■ **Set problem**: Locate each line of the material that contains "joints", then return it.

--- Rows ---

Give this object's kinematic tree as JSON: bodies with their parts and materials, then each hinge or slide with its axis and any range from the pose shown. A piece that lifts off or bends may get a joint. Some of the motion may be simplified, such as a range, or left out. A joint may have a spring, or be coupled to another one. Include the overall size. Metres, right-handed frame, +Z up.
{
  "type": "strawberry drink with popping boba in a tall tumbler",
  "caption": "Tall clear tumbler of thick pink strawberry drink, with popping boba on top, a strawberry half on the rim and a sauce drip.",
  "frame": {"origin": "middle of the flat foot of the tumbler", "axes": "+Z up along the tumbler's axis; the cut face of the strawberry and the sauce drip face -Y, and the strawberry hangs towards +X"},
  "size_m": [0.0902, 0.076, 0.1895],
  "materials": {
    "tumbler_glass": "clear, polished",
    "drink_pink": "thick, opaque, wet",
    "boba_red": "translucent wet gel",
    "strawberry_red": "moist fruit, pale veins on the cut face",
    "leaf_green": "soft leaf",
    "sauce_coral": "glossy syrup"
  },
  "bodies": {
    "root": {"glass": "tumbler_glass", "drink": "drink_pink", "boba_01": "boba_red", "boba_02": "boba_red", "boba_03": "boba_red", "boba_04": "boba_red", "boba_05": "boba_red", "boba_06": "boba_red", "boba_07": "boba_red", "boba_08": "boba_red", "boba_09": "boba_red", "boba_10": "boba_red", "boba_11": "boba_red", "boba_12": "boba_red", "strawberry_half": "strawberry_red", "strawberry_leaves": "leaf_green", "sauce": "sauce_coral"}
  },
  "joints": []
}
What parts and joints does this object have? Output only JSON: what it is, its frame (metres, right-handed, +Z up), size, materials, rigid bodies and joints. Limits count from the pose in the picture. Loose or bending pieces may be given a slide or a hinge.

---

■ **The completed task**:
  "joints": []
What parts and joints does this object have? Output only JSON: what it is, its frame (metres, right-handed, +Z up), size, materials, rigid bodies and joints. Limits count from the pose in the picture. Loose or bending pieces may be given a slide or a hinge.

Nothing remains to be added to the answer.